- Born: June 25, 1939
- Died: January 11, 2016 (aged 76)
- Occupation(s): dean of Brandeis University and Boston University, director of residential life at the University of New Hampshire
- Known for: co-founder of Elderhostel

= David Bianco (educator) =

David Bianco (July 25, 1939 – January 11, 2016) was the co-founder of Elderhostel, a not-for-profit organization established in the United States in 1975, which offers adults lifelong learning opportunities across North America and throughout the world.

A former dean of Brandeis University and Boston University and director of residential life at the University of New Hampshire, Bianco co-founded Elderhostel, Inc. in 1975 with Martin Knowlton.

==Elderhostel==
In 1975, Bianco was responsible for the management of the dormitory and dining programs at the University of New Hampshire. Bianco hired Knowlton to run the youth hostel on campus. As Knowlton was a self-described aging hippie with a white beard, the idea was born to have instead of a "Youth Hostel", an "Elder Hostel".

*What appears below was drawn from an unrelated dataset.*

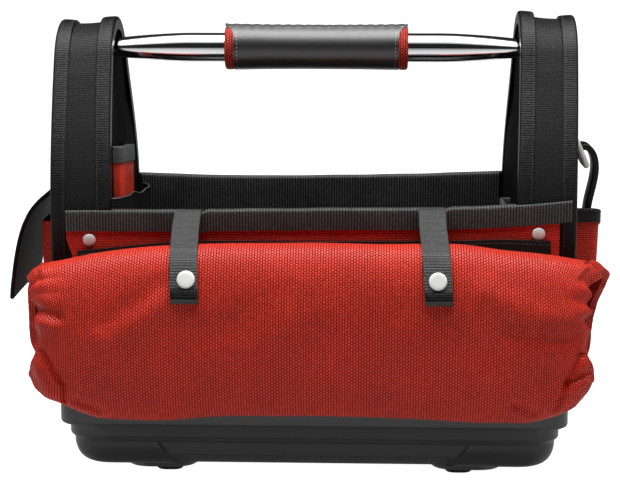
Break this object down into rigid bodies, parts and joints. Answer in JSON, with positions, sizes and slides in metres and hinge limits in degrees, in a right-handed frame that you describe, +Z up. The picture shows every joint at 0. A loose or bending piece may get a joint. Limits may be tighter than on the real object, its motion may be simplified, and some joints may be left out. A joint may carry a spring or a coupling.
{
  "type": "tool bag",
  "caption": "Open-topped soft tool bag on a moulded base, with padded end hoops, a tube handle and a rolled cover held by two snap straps.",
  "frame": {"origin": "middle of the footprint of the whole object, on the surface that it stands on", "axes": "+X to the right along the handle, +Y to the back, +Z up; the rolled cover faces -Y"},
  "size_m": [0.535, 0.2932, 0.4114],
  "materials": {
    "cover_fabric": "coarse red woven polyester",
    "panel_fabric": "red woven polyester, in shade",
    "inner_pocket_red": "ribbed red fabric",
    "hoop_fabric": "black woven polyester",
    "flap_fabric": "black coated fabric",
    "lining_fabric": "plain black lining",
    "rim_webbing": "ribbed black webbing",
    "binding_webbing": "black binding tape",
    "strap_webbing": "dark grey strap webbing",
    "moulded_base": "satin moulded black plastic",
    "stiff_board": "plain board",
    "runner_rubber": "matt rubber",
    "padding_foam": "foam",
    "grip_mesh": "red spacer mesh",
    "grip_leather": "black grained leather",
    "handle_chrome": "polished plated tube",
    "satin_steel": "satin nickel",
    "dark_steel": "plain steel"
  },
  "bodies": {
    "root": {"base_tray": "moulded_base", "left_runner": "runner_rubber", "right_runner": "runner_rubber", "base_board": "stiff_board", "cover_roll": "cover_fabric", "handle_tube": "handle_chrome", "grip_foam": "padding_foam", "grip_liner": "grip_mesh", "grip_leather": "grip_leather", "left_end_pocket": "panel_fabric", "right_end_pocket": "panel_fabric", "right_pocket_binding": "binding_webbing", "tool_loop": "binding_webbing", "ring_tab": "binding_webbing", "left_tall_pocket": "inner_pocket_red", "left_low_pocket": "hoop_fabric", "right_inner_pocket": "hoop_fabric", "front_panel": "panel_fabric", "front_stiffener": "stiff_board", "front_lining": "lining_fabric", "front_rim_webbing": "rim_webbing", "front_pocket": "hoop_fabric", "back_panel": "panel_fabric", "back_stiffener": "stiff_board", "back_lining": "lining_fabric", "back_rim_webbing": "rim_webbing", "back_pocket": "hoop_fabric", "left_gusset": "hoop_fabric", "left_frame_arch": "dark_steel", "left_inner_panel": "lining_fabric", "left_outer_panel": "hoop_fabric", "left_inner_binding": "binding_webbing", "left_outer_binding": "binding_webbing", "left_foam_core": "padding_foam", "left_handle_bracket": "dark_steel", "left_handle_bolt": "dark_steel", "left_front_rivet": "satin_steel", "left_back_rivet": "satin_steel", "left_strap_tail": "strap_webbing", "left_snap_stud": "satin_steel", "right_gusset": "hoop_fabric", "right_frame_arch": "dark_steel", "right_inner_panel": "lining_fabric", "right_outer_panel": "hoop_fabric", "right_inner_binding": "binding_webbing", "right_outer_binding": "binding_webbing", "right_foam_core": "padding_foam", "right_handle_bracket": "dark_steel", "right_handle_bolt": "dark_steel", "right_front_rivet": "satin_steel", "right_back_rivet": "satin_steel", "right_strap_tail": "strap_webbing", "right_snap_stud": "satin_steel"},
    "left_strap": {"left_strap": "strap_webbing", "left_snap_cap": "satin_steel"},
    "right_strap": {"right_strap": "strap_webbing", "right_snap_cap": "satin_steel"},
    "left_flap": {"left_flap": "flap_fabric"},
    "tool_ring": {"tool_ring": "satin_steel"}
  },
  "joints": [
    {"name": "left_strap_hinge", "type": "hinge", "parent": "root", "child": "left_strap", "pos_m": [-0.10085, -0.0663, 0.2529], "axis": [-1, 0, 0], "range_deg": [0, 150]},
    {"name": "right_strap_hinge", "type": "hinge", "parent": "root", "child": "right_strap", "pos_m": [0.11595, -0.0663, 0.2529], "axis": [-1, 0, 0], "range_deg": [0, 150]},
    {"name": "left_flap_hinge", "type": "hinge", "parent": "root", "child": "left_flap", "pos_m": [-0.22655, 0.0362, 0.263], "axis": [0, 1, 0], "range_deg": [0, 120]},
    {"name": "tool_ring_hinge", "type": "hinge", "parent": "root", "child": "tool_ring", "pos_m": [0.24185, -0.0038, 0.3085], "axis": [0, -1, 0], "range_deg": [-12, 5]}
  ]
}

The two devised a program in which people over age 60 could take summer courses while staying on campus in student dormitories. The program started in 1975 with 220 students ages 60 and up on five college campuses in New Hampshire, with the support of Eugene S. Mills, president of the University of New Hampshire and a grant of $7,500 from the Spaulding Potter Charitable Trust. Within five years it had grown to 20,000 students. The program was expanded internationally, to Mexico, Great Britain and Scandinavia in 1981. By 2010 more than 4 million adults had taken Elderhostel programs, and in 2010 the organization changed the name of its programs to Road Scholar.

==After Elderhostel==
After leaving Elderhostel, Bianco joined Knowlton to manage a new organization Knowlton had created, first called Gatekeepers to the Future. It was restructured and renamed the Center for the Study of the Future in the early 1990s. Bianco resided in Ventura, California.